Wie misst man Teamkultur? Schwer direkt messbar, aber auf dem Platz sieht man Indizien: Spielen alle füreinander? Wird nach Abpfiff zusammen gewonnen und verloren (statt dass einer allein abzieht)? Feuert die Bank die Startelf an? Das sind kulturelle Zeichen. Ein besonders schönes Beispiel: In einem Amateurteam führte der Trainer ein, dass nach jedem Spiel ein anderer Spieler etwas Persönliches über sich erzählt (Hintergrund, warum er Fußball liebt etc.) – das hat das Verständnis untereinander enorm erhöht und die Kultur geprägt Richtung Wir kennen uns und respektieren uns.
Noch eins: Kultur entwickelt sich ständig weiter. Es ist kein Projekt, das man abhakt. Man muss sie pflegen. Erfolgsserien stärken meist die Kultur (mehr Vertrauen, Stolz), Misserfolgphasen testen sie (bleiben wir zusammen oder fallen wir auseinander?).

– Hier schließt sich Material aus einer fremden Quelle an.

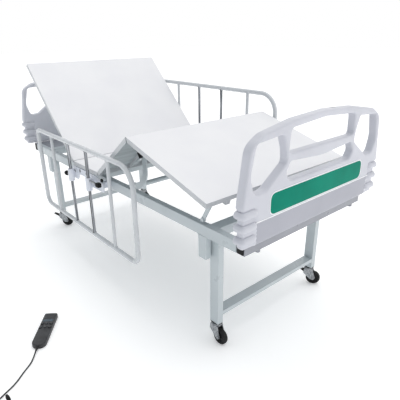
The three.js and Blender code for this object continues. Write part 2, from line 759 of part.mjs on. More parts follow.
function brakePedal() {
  const tip = [pedal.x - pedal.reach * 0.94, pedal.z + pedal.reach * 0.3];
  const blade = rounded([
    [pedal.x + 9, pedal.z - 12, 4], [pedal.x + 7, pedal.z + 6, 5], [pedal.x - 8, pedal.z + 6, 5],
    [tip[0], tip[1] + pedal.thick, 3], [tip[0], tip[1], 3], [pedal.x - 8, pedal.z - 7, 5],
  ]);
  const half = pedal.width / 2;
  return platePiece(blade, -half, half, 0, 3).subtract(
    bar([pedal.x, -half - 1, pedal.z], [pedal.x, half + 1, pedal.z], pedal.pin + RUN, 10),
  );
}

const tread = castor.tread / 2;
const tyre = ring(wheelProfile(tread, castor.wheel), 26);
const hub = bar([0, 0, -tread - 1], [0, 0, tread + 1], castor.axle + RUN, 10);
for (const [endName, end] of ends) {
  for (const [sideName, side] of sides) {
    const at = [end * leg.x, side * (leg.outer - leg.width / 2), 0];
    const name = `${endName}_${sideName}`;
    const braked = end * side > 0;
    const swivel = new THREE.Group();
    swivel.position.set(...at);
    swivel.rotation.z = deg(castorRest[name]);
    bed.add(swivel);
    place(swivel, `castor_fork_${name}`, castorFork(braked), "zinc");
    if (braked) place(swivel, `brake_pedal_${name}`, brakePedal(), "black");
    const wheel = place(swivel, `castor_wheel_${name}`, tyre.subtract(hub), "black");
    wheel.rotation.x = Math.PI / 2;
    wheel.position.set(castor.trail, 0, castor.wheel);
  }
}

// ---------------------------------------------------------------- handset, its buttons and cord
const remote = new THREE.Group();
remote.position.set(...handset.centre, 0);
remote.rotation.z = deg(handset.turn);
bed.add(remote);

function flatPiece(shape, z0, z1, bevel, steps = 7) {
  const g = new THREE.ExtrudeGeometry(shape, {
    depth: z1 - z0 - 2 * bevel, bevelThickness: bevel, bevelSize: bevel, bevelOffset: -bevel,
    bevelSegments: 1, curveSegments: steps,
  });
  return solid(g.translate(0, 0, z0 + bevel));
}

const buttonBottom = handset.height - handset.wellDepth + handset.travel + CLEAR;
function handsetBody() {
  const { length, width, height, round } = handset;
  const w = width / 2;
  const outline = rounded([
    [-length / 2, -w + 1, 5], [20, -w, 0], [length / 2, -w, 44], [length / 2, w, 44], [20, w, 0],
    [-length / 2, w - 1, 5],
  ]);
  const well = handset.button + RUN;
  const wells = handset.rows.flatMap((x) =>
    handset.columns.map((y) => bar([x, y, height - handset.wellDepth], [x, y, height + 1], well, 14)),
  );
  return flatPiece(outline, 0, height, round).subtract(union(wells));
}
place(remote, "handset_body", handsetBody(), "charcoal");
handset.rows.forEach((x, i) =>
  handset.columns.forEach((y, j) => {
    const made = bar([x, y, buttonBottom], [x, y, buttonBottom + handset.buttonHeight], handset.button, 14);
    place(remote, `button_${i ? "lower" : "upper"}_${j + 1}`, made, "black");
  }),
);

const route = new THREE.CatmullRomCurve3(cordRoute.map((p) => new THREE.Vector3(...p)));
const cordSection = new THREE.Shape(
  Array.from({ length: 8 }, (_, i) => {
    const a = (2 * Math.PI * (i + 0.5)) / 8;
    return new THREE.Vector2(cord.radius * Math.cos(a), cord.radius * Math.sin(a));
  }),
);
place(
  bed,
  "handset_cord",
  solid(new THREE.ExtrudeGeometry(cordSection, { extrudePath: route, steps: 24, bevelEnabled: false })),
  "charcoal",
);
const coilHalf = (coil.columns * cord.radius * 2) / 2 + 0.3;
const coilHigh = coil.layers * cord.radius * 2;
const coilBottom = cord.rest - cord.radius;
const coilRing = ring(
  [
    [coil.radius - coilHalf, coilBottom], [coil.radius + coilHalf, coilBottom],
    [coil.radius + coilHalf, coilBottom + coilHigh], [coil.radius - coilHalf, coilBottom + coilHigh],
    [coil.radius - coilHalf, coilBottom],
  ],
  28,
);
place(bed, "cord_coil", coilRing.translate([coil.x, coil.y, 0]), "charcoal");
const plugZ = coilBottom + coilHigh + CLEAR + plug.radius;
const plugX = coil.x - plug.length / 2 - 8;
const plugY = coil.y + coil.radius;
const plugTail = plugX + plug.length;
const plugBody = union([
  bar([plugX, plugY, plugZ], [plugTail, plugY, plugZ], plug.radius, 16),
  bar([plugTail - 1, plugY, plugZ], [plugTail + 12, plugY, plugZ], plug.radius - 2.5, 16),
]);
place(bed, "handset_plug", plugBody, "black");

// ---------------------------------------------------------------- origin
// The middle of the model's own footprint, without the cord and what is on it, at floor level.
const onCord = ["handset_cord", "cord_coil", "handset_plug"];
const footprint = new THREE.Box3();
bed.updateMatrixWorld(true);
bed.traverse((o) => {
  if (o.isMesh && !onCord.includes(o.name)) footprint.expandByObject(o, true);
});
const middle = footprint.getCenter(new THREE.Vector3());
bed.position.set(-middle.x, -middle.y, -footprint.min.z);

export default bed;
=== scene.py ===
"""Adjustable hospital bed: powder-coated tube frame, enamelled steel platform, blow-moulded end
boards, drop-down guards, castors, two actuators and a corded handset. Metres, +Z up."""

import json
import math

import bmesh
import bpy
import numpy as np
from mathutils import Matrix, Vector
from mathutils.geometry import delaunay_2d_cdt

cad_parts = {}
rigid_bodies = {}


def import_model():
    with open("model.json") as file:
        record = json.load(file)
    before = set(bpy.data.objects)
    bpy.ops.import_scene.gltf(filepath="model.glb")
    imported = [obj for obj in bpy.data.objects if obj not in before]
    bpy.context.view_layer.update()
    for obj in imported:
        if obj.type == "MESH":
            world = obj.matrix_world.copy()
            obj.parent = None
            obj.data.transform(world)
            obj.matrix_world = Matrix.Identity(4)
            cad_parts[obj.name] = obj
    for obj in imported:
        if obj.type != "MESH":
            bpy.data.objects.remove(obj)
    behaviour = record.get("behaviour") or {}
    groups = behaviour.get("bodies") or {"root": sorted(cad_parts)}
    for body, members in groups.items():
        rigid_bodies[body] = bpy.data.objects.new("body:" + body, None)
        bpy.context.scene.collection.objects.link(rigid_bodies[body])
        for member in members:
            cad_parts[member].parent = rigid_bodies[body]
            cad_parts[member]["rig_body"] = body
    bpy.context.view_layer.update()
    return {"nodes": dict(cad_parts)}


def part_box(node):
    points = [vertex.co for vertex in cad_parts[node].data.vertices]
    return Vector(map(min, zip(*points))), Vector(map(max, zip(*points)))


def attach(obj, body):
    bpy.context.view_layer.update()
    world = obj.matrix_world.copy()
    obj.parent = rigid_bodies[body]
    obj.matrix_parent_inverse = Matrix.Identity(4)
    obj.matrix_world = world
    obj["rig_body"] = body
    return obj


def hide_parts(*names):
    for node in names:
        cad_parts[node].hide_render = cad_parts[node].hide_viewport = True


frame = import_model()

MM = 0.001
SIDES = (("near", -1), ("far", 1))
ENDS = (("head", -1), ("foot", 1))
# The bed's own middle, across; the handset lies to one side, so the model's middle is elsewhere.
BED_Y = (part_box("side_rail_near")[0].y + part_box("side_rail_far")[1].y) / 2


def at_bed(x, y, z):
    """Points given in millimetres from the middle of the bed at floor level; numbers or arrays."""
    return np.stack(np.broadcast_arrays(x * MM, BED_Y + y * MM, z * MM), -1)


# ---- camera
def aim_camera(place, yaw, pitch, roll, lens):
    """Looks along a heading, turned down by a pitch and about its own axis by a roll (degrees)."""
    a, p, r = (math.radians(v) for v in (yaw, pitch, roll))
    ahead = Vector((-math.sin(a) * math.cos(p), math.cos(a) * math.cos(p), -math.sin(p)))
    right = ahead.cross(Vector((0, 0, 1))).normalized()
    up = right.cross(ahead)
    turned = right * math.cos(r) + up * math.sin(r)
    over = up * math.cos(r) - right * math.sin(r)
    data = bpy.data.cameras.new("camera")
    data.sensor_width = 36
    data.lens = lens
    data.clip_start = 0.05
    data.clip_end = 60
    made = bpy.data.objects.new("camera", data)
    bpy.context.scene.collection.objects.link(made)
    made.matrix_world = Matrix((turned, over, -ahead)).transposed().to_4x4()
    made.location = place
    bpy.context.scene.camera = made


aim_camera((1.85576, BED_Y - 1.34558, 1.27459), yaw=49.115, pitch=22.314, roll=-0.577, lens=36.626)


# ---- meshes
def dress(name, mesh, look, body, nodes, smooth=40):
    """Gives a finished mesh its material, smooth shading up to an angle, body and CAD nodes."""
    for one in look if isinstance(look, list) else [look]:
        mesh.materials.append(one)
    mesh.polygons.foreach_set("use_smooth", [True] * len(mesh.polygons))
    mesh.set_sharp_from_angle(angle=math.radians(smooth))
    made = bpy.data.objects.new(name, mesh)
    bpy.context.scene.collection.objects.link(made)
    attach(made, body)
    if nodes:
        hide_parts(*nodes)
    return made


class Shells:
    """Several closed surfaces gathered into one mesh."""

    def __init__(self):
        self.points = []
        self.faces = []
        self.count = 0

    def add(self, points, faces):
        self.points.append(np.asarray(points, float))
        self.faces += [[i + self.count for i in f] for f in faces]
        self.count += len(points)
        return self

    def piece(self, name, look, body, slot, nodes=(), smooth=40):
        """A mesh object at the origin, riding on a CAD body."""
        mesh = bpy.data.meshes.new(name)
        mesh.from_pydata(np.vstack(self.points).tolist(), [], self.faces)
        return dress(name, mesh, look, body, nodes, smooth)


def tube_faces(rows, around, closed=False):
    """Quads between closed rings of points; the rows join up too if asked, or else get end faces."""
    i = np.arange(rows if closed else rows - 1)[:, None]
    j = np.arange(around)[None, :]
    a, b = i * around + j, i * around + (j + 1) % around
    c, d = ((i + 1) % rows) * around + (j + 1) % around, ((i + 1) % rows) * around + j
    faces = np.stack([a, b, c, d], -1).reshape(-1, 4).tolist()
    if not closed:
        faces += [list(range(around))[::-1], list(range((rows - 1) * around, rows * around))]
    return faces


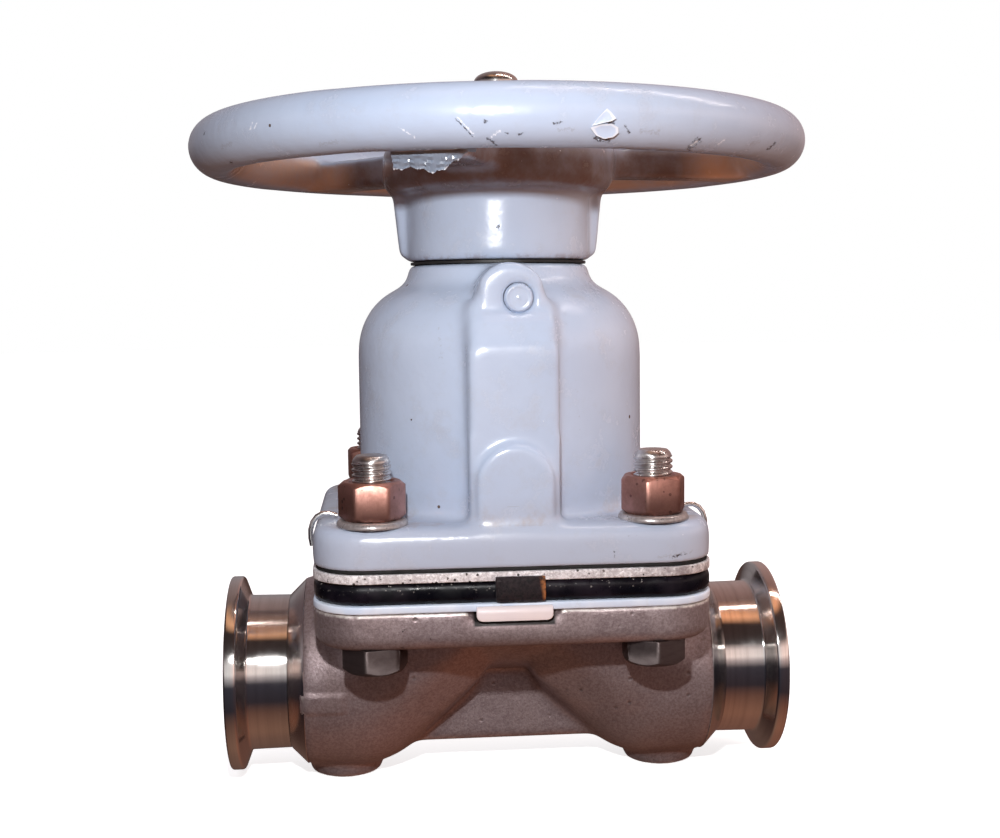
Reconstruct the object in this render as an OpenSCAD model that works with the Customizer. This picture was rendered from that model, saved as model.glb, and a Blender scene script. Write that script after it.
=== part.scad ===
// Weir-type diaphragm valve with clamp ferrules and a rising-stem handwheel.
// Origin: on the surface it stands on, under the stem. +X along the flow, +Z up the stem.

/* [Pipe ends] */
// Outside diameter of the tube that the ferrules match
tube_od = 50.8; // [49:0.1:53]
// Wall of that tube
tube_wall = 1.65; // [1.2:0.05:2.2]
// Diameter of the ferrule's clamp rim
ferrule_od = 64; // [62:0.1:68]
// Thickness of the clamp rim at its edge
ferrule_rim = 3.9; // [2.8:0.1:5]
// Length of each ferrule
ferrule_len = 19.5; // [16:0.5:24]
// Distance between the two ferrule faces
face_to_face = 182; // [178:1:196]
// Mean diameter of the gasket groove in the ferrule's face
groove_d = 56.2; // [55.5:0.1:57.5]

/* [Body casting] */
// Height of the pipe axis above the surface the valve stands on
axis_height = 34.2; // [33:0.1:38]
// Diameter of the casting round the pipe ends
barrel_d = 62; // [60:0.5:64]
// Where the straight barrel ends and the bowl begins, from the stem
bowl_x = 50; // [46:0.5:53]
// Thickness of the cast wall round the passage
cast_wall = 7; // [6:0.1:8]
// Height of the weir's crest above the pipe axis
weir_rise = 7; // [6:0.1:8]
// Half width of the weir where it meets the flange face
weir_half = 34; // [32:0.5:35]
// Radius of the opening in the flange face
mouth_r = 37; // [36.5:0.1:38]
// Thickness of the web under the weir
web_t = 14; // [8:0.5:20]
// Depth of the web below the pipe axis
web_drop = 24.5; // [20:0.5:28]
// Diameter of the two round bosses that it stands on
foot_d = 24.4; // [20:0.2:28]
// Distance of each boss from the stem
foot_x = 53.7; // [50:0.1:56]
// Height of the flange face above the pipe axis
flange_rise = 31.3; // [30.5:0.1:32.5]
// Thickness of the body's flange
body_flange_t = 11.8; // [10:0.1:13]

/* [Flange outline] */
// Length of the flanges along the flow
flange_x = 123; // [120:0.5:130]
// Width of the flanges across the flow
flange_y = 114; // [112:0.5:122]
// Radius of the flange corners
flange_corner = 16; // [10:0.5:17]
// Radius of the flanges' rounded edges
flange_edge = 4; // [2:0.5:5]

/* [Clamped stack] */
// Thickness of the PTFE diaphragm
ptfe_t = 2.4; // [2:0.1:3]
// Thickness of the rubber backing
rubber_t = 6.4; // [5.5:0.1:7]
// Thickness of the finger plate
plate_t = 3; // [2.5:0.1:3.5]
// Thickness of the bonnet gasket
gasket_t = 1.2; // [0.8:0.1:2]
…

Sprecht daher immer mal wieder über eure Teamwerte, gerade wenn es nicht läuft. Erinnert euch: “Wofür stehen wir? Lassen wir uns jetzt hängen? Nein, wir haben doch gesagt, wir kämpfen immer weiter.” Solche Selbstvergewisserungen können sehr kraftvoll sein.
Fazit: Die mannschaftsinterne Kultur ist wie das unsichtbare Band, das alle verbindet. Sie bestimmt, wie ihr als Kollektiv auftretet, wie sehr jeder Einzelne sich einbringt und ob in kritischen Momenten Zusammenhalt oder Zerfall passiert. Eine starke, positive Kultur – geprägt von Respekt, Zusammenhalt, klaren Werten – gewinnt euch Spiele, weil ihr als Einheit agiert. Und selbst wenn ihr mal verliert, behaltet ihr euren Zusammenhalt und könnt gestärkt zurückkommen. Daher: Investiert in eure Teamkultur, redet darüber, lebt sie vor. Es ist der “12. Mann” auf dem Feld, der oft den Unterschied macht.